Ken Urban’s Nibbler follows five high school friends at the biggest turning point in their young lives. They have recently graduated and are living under the ticking clock of their final summer before adulthood. The central character, Adam (James Krautz), is adrift; he does not know what his future holds. He is not going to college and he has no job prospects other than pumping gas at a filling station. Around him, his friends are making plans, going to college, and shifting into new, grown-up people before his eyes. If this all sounds like a play you’ve seen before, it is – until Urban introduces the Nibbler, a creature from outer space that sucks on the neck of unsuspecting teenagers, produces orgasms, and then leaves its victims transformed into focused adults only slightly less perfect and robotic than the Stepford Wives.
The Nibbler is a physical manifestation of Adam’s friends’ maturation. Adam is the only one who isn’t Nibbled. After seeing all of his friends altered by this neck-sucker, he willingly offers himself up, wanting the drive and ambition (and probably the orgasm) the Nibbler delivers. Unfortunately for Adam, the Nibbler simply passes him by.
Urban writes of a place and time he knows well. The play is set in New Jersey in 1992, when Urban himself graduated high school. Though the actors are all age-appropriate, the dialogue has the kind of manufactured, stilted feel of someone trying to recreate the slang and colloquialisms of his past. Very little of what the characters say is believable. Writing dialogue for young people as an older person is a tricky thing to accomplish. Even as meticulously constructed as the language in Nibbler is, it feels like scripted dialogue, not like speech.
This is also partly because the actors have no solid connection to what they’re saying. Each actor is given a sketch of a character and has to inhabit this sketch as if he or she is fully realized. Urban has taken time away from developing the characters or establishing conflict and has given it over to the Nibbler, a device that has little bearing on the plot. The characters never fear the Nibbler, they never discuss its repercussions with each other, they never even seem to notice that he’s there, except when he is necking them. There may be an interesting play here somewhere, but the Nibbler is obscuring it from view.
It is a great piece of puppetry, though. Stefano Brancato has crafted a walkable creature that looks made of meat and bone, of intergalactic stardust and meteorites. Manipulated by his victims, the Nibbler moves through the space in a suspended, angular gait in contrast to the teenagers shuffling around him. He has a long, elastic tongue that stretches out from his mouth to attach to the neck of his victim. This level of gruesomeness is so intense it’s what makes his lack of consequence so mystifying; why does no one in the play do anything about it? Because the characters are too happy to let this monster prowl around.

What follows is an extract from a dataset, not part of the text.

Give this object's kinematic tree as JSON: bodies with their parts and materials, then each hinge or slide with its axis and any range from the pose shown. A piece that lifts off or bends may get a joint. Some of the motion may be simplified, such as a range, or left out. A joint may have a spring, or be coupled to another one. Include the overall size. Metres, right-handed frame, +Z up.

The performances are all adequate. Only Rachel Franco as Tara is truly given the opportunity to play multiple colors. Tara begins a relationship with Officer Dan, a policeman in his late 40s who, in what we can assume is a midlife crisis, is eager to share joints and hook up with a woman less than half his age. Franco handles this tricky plot point with admirable grace. Dan comes on to her out of nowhere, and the following exchange occurs:
Dan: You’re cute.
Tara: Are you”¦gonna rape me?
Dan: Why? Want me to?
Dan: If I was your age, I would’ve banged you, no problem.
The play’s biggest flaw is that Dan is then, through the rest of the play, allowed to be more than a disgusting older man preying on a young woman. He is even, towards the end, imbued with sympathy. Dan and Tara begin a consensual relationship, but the why behind this is not fully explored. Instead, we are treated (punished?) with a scene in which Dan ejaculates into a condom and then flings it downstage, causing several people in the front row to jump back in their seats. It is hinted, late in the play, that Tara is pursuing this relationship with Dan because he compliments her appearance and makes her feel sexy. It is also hinted that she may have some unresolved and misplaced feelings regarding her father’s death. Neither of these ideas is expanded.
Nibbler, while not uninteresting in concept, left me wondering why the play was written. It did not fully commit to telling the story of the quintet moving towards adulthood or the story of the Nibbler’s arrival in Medford, New Jersey or how these two things are related. If the Nibbler was a manifestation of Adam’s fear of his friendships changing, why isn’t it mentioned? Urban writes with a deep fondness for this time in his life and this is a relatable crux for anyone who has lived in that post-graduation daze. It is unfortunate, then, that the resulting play does not capture that spirit.